Special Case - SPACs

SPACs listed under IM-5101-2 are not subject to the Diversity Rules before their business combination. However, following the business combination, such companies must meet, or explain why they do not meet,
the applicable diversity objectives by the later of two years from the date of listing or the date the company files its proxy statement or its information statement (or, if the company does not file a proxy, in its Form 10-K
or 20-F) for the company’s second annual meeting of shareholders subsequent to the company’s listing. 

Conclusion

The Diversity Rules establish a framework designed to encourage a minimum board diversity objective for companies. The rules set up a comply or explain regime that requires disclosures but does not mandate actual
hiring of diverse directors. Most companies will need to (i) have two diverse board members, or explain why not, beginning in 2025 and (ii) disclose the self-identified gender, race and LGBTQ+ affiliation characteristics
of their board of directors, using a standardized board diversity matrix. This will need to be done on an annual basis thereafter. In light of the Diversity Rules, a Nasdaq-listed company should evaluate the composition of
its board and its director succession planning, and consider any necessary changes to the information they request from directors in order to comply with the new director diversity matrix requirements in 2022.

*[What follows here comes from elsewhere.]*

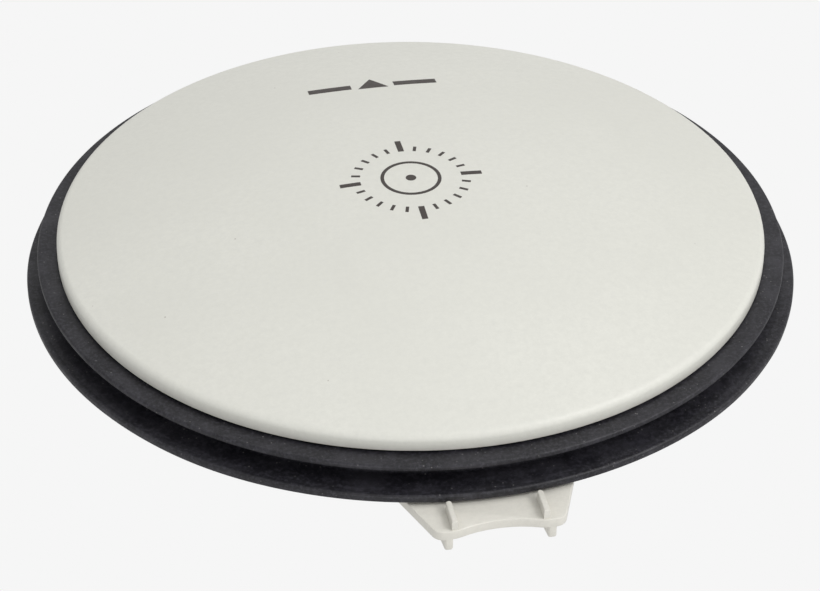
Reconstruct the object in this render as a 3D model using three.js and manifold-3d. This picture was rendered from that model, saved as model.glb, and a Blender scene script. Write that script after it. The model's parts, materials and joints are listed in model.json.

1. An “underrepresented minority” is defined as “an individual who self-identifies as one or more of the following: Black or African American, Hispanic or Latinx, Asian, Native American or Alaska Native, Native Hawaiian or Pacific Islander, or Two or More Races or Ethnicities.“LGBTQ+” is defined as “an individual who self-identifies as any of the following: lesbian, gay, bisexual, transgender, or as a member of the queer community.”
2. Equilar, Inc. is the leading provider of corporate leadership data solutions.
3. https://www.bbc.com/news/business-58123730

DISCLAIMER: Because of the generality of this update, the information provided herein may not be applicable in all situations and should not be acted upon without specific legal advice based on particular situations.